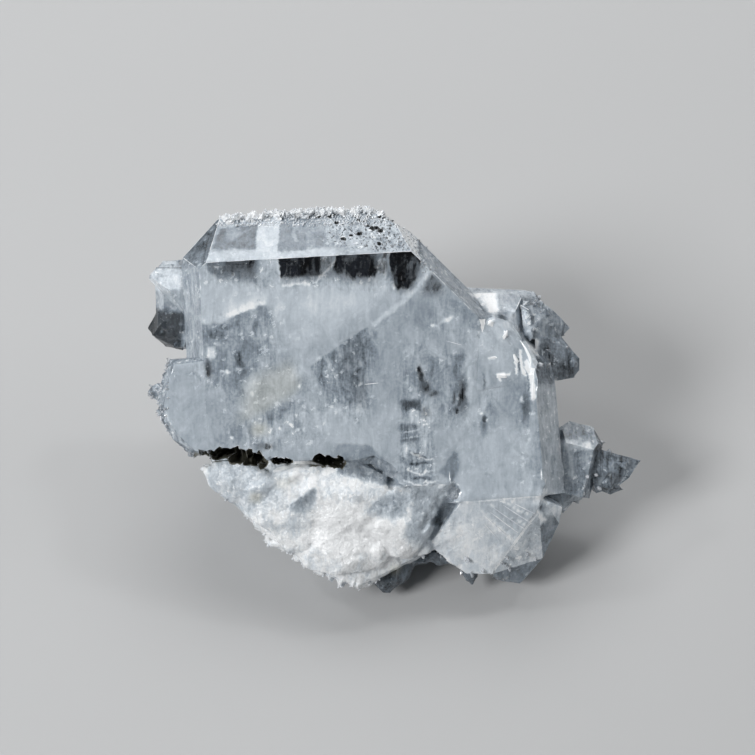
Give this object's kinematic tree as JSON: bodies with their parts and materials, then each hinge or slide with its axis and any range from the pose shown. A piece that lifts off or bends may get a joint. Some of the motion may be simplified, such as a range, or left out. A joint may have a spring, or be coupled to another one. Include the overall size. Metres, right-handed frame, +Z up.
{
  "type": "faden quartz cluster",
  "caption": "Natural cluster of intergrown tabular quartz crystals, milky with clear windows, leaning on its broken base.",
  "frame": {"origin": "middle of the bounding box on the surface that the cluster rests on", "axes": "+X to the right along the cluster's length, +Y to the back, +Z up"},
  "size_m": [0.0714, 0.0462, 0.0363],
  "materials": {
    "quartz": "clear quartz with milky veils, polished crystal faces and sugary fracture"
  },
  "bodies": {
    "root": {"quartz_cluster": "quartz"}
  },
  "joints": []
}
======
YOUR INSTRUCTIONS:
Reproduce the complete set of lines precisely as supplied.

SOLUTION TO THE PROBLEM:
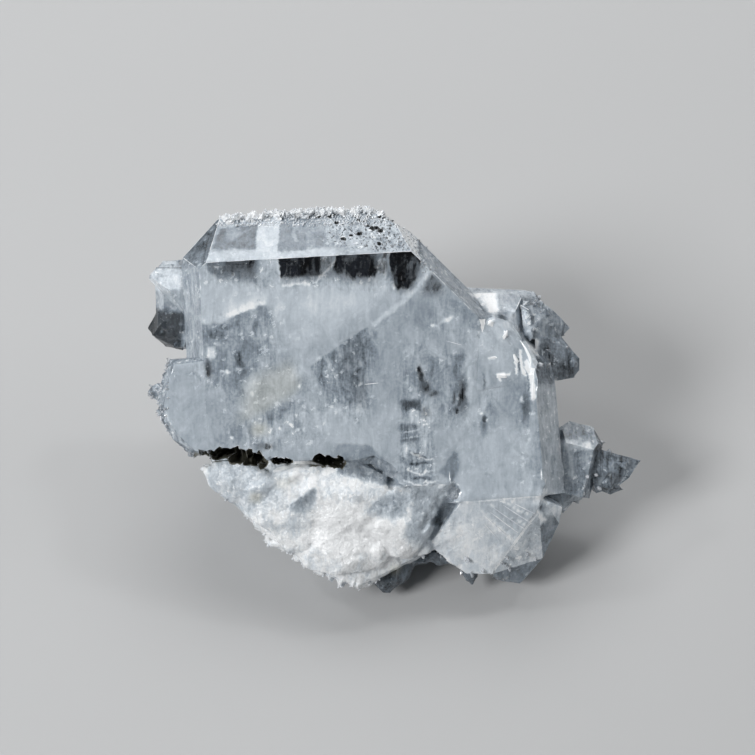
Give this object's kinematic tree as JSON: bodies with their parts and materials, then each hinge or slide with its axis and any range from the pose shown. A piece that lifts off or bends may get a joint. Some of the motion may be simplified, such as a range, or left out. A joint may have a spring, or be coupled to another one. Include the overall size. Metres, right-handed frame, +Z up.
{
  "type": "faden quartz cluster",
  "caption": "Natural cluster of intergrown tabular quartz crystals, milky with clear windows, leaning on its broken base.",
  "frame": {"origin": "middle of the bounding box on the surface that the cluster rests on", "axes": "+X to the right along the cluster's length, +Y to the back, +Z up"},
  "size_m": [0.0714, 0.0462, 0.0363],
  "materials": {
    "quartz": "clear quartz with milky veils, polished crystal faces and sugary fracture"
  },
  "bodies": {
    "root": {"quartz_cluster": "quartz"}
  },
  "joints": []
}